In one of my applications, I switched from NSOpenGLView to a CAOpenGLLayer, then ended up going back because of a few issues with the update mechanism on the latter. However, that's different from the performance issues you're reporting here.
In your case, I believe that the way you're performing the update of your layer contents may be to blame. First, using NSTimer to trigger a redraw does not guarantee that the update events will align well with the refresh rate of your display. Instead, I'd suggest setting the CAOpenGLLayer's asynchronous property to YES and using the –canDrawInCGLContext:pixelFormat:forLayerTime:displayTime: to manage the update frequency. This will cause the OpenGL layer to update in sync with the display, and it will avoid the context locking that you're doing.
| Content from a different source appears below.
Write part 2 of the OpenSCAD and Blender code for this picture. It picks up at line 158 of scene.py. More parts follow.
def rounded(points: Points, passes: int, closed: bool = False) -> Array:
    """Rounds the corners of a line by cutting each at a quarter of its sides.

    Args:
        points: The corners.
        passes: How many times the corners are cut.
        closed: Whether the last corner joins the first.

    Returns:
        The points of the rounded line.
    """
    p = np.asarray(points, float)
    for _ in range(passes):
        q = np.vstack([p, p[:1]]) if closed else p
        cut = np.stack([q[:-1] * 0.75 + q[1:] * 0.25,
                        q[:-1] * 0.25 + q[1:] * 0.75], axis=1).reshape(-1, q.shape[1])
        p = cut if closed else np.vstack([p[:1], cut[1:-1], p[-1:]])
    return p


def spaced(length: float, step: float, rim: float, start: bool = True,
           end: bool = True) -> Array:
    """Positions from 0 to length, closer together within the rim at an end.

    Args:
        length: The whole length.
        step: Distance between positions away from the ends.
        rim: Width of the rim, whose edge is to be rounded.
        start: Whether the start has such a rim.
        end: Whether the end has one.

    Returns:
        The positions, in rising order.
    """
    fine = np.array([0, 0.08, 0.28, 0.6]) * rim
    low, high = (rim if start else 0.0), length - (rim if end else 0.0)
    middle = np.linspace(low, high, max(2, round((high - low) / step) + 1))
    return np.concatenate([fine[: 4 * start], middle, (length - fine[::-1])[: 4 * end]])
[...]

The downside to this (which is also a problem with your NSTimer approach) is that the CAOpenGLLayer delegate callbacks are triggered on the main thread. If you have something that blocks the main thread, your display will freeze. Likewise, if your OpenGL frame updates take a while, they may cause your UI to be less responsive.
This is what caused me to use a CVDisplayLink to produce a triggered update of my OpenGL content on a background thread. Unfortunately, I saw some rendering artifacts when updating my CAOpenGLLayer with this, so I ended up switching back to an NSOpenGLView. Since then, I've encountered a way to potentially avoid these artifacts, but the NSOpenGLView has been fine for our needs so I haven't switched back once again.